明らかに新宿をうろついたり、下高井戸あたりで岐路に就くような他の勤め人や自分なんかとは住んでいる世界が違うことが分かる。
逆に、分かることと言えばそれくらいのもので、その世界がどういうものなのか、どうやったら入れるのかはさっぱり分からない。その当事者にでもなってみない限り。
で、当事者にそのどうやったらなれるのか、そもそもなることができるのか、という可能性は、たった今この瞬間に自分が刑務官に就職できるか、と考えてみたときに感じることができる可能性と同じくらいだろう。
結局なにかが「ある」ことは当然に見えていて、それでいてそこと関わることは絶対にできない、と思い知らされるだけのことだ。
初めのうちこそ夢想するが、経験によってすぐに無理だと諦めて二度と考えないようになる。
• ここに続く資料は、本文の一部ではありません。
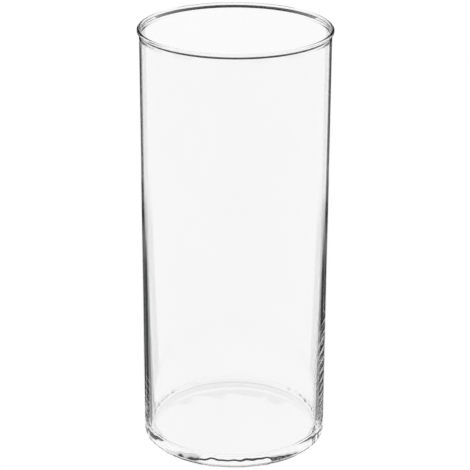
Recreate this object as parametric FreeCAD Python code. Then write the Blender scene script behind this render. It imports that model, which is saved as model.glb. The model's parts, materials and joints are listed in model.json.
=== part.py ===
"""Glass cylinder vase: one annealed piece of clear glass, held here as its four glass zones.

Units are millimetres. +Z is up, and the origin is the centre of the ring that the vase stands on.
Every zone is a solid of revolution about Z, and neighbouring zones meet face to face:

    rim_bead     fire-polished lip, with the outward bead, its undercut and the slight neck below it
    side_wall    straight tube outside, and inside a straight bore that thickens towards the base
    heel_ring    rounded outer corner, standing ring and the fillet between wall and floor
    floor_disc   middle of the base, domed up underneath so that only the ring touches the table
"""

import math
import os

import FreeCAD
import Part

# Body
HEIGHT = 268.0
OUTER_RADIUS = 58.0
LIP_THICKNESS = 1.1  # wall along the straight bore
FOOT_THICKNESS = 4.3  # wall where it meets the heel
TAPER_TOP = 165.0  # height where the straight bore and the taper would meet in a corner
TAPER_BLEND_LENGTH = 12.0  # the arc that rounds that corner starts and ends this far from it

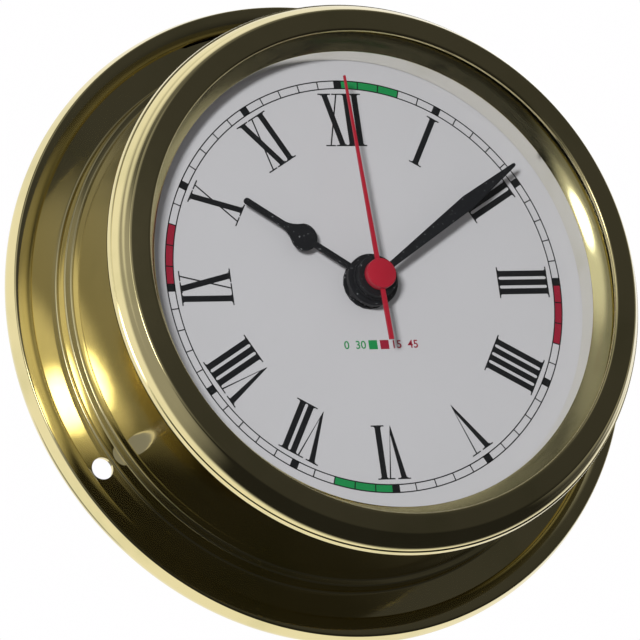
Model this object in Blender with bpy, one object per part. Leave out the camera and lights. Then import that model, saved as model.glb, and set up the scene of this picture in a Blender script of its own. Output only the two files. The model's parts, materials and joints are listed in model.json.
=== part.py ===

考えないようになると、それらは火星の砂嵐とか北極のオーロラくらいの意味しか持たないようになる。
(出典:ブラックボックス(砂川文次著))
『ブラックボックス』が描く世の中とは?
・組織に溶け込めない人間
・対人関係が築けない人間
・論理的思考ができない人間
・当たり前のことが継続できない人間・・・
本書は、社会と折り合えず取り残されていく弱者と、彼らを生み出してしまう今の社会構造がよくわかる小説です。
生きづらさを抱えている人々の苦悩がひしひしと伝わってくる文章は、ドキュメンタリーを見ているようです。
芥川賞受賞作です。
未読の方、いかがですか?
最後までお読みくださりありがとうございました。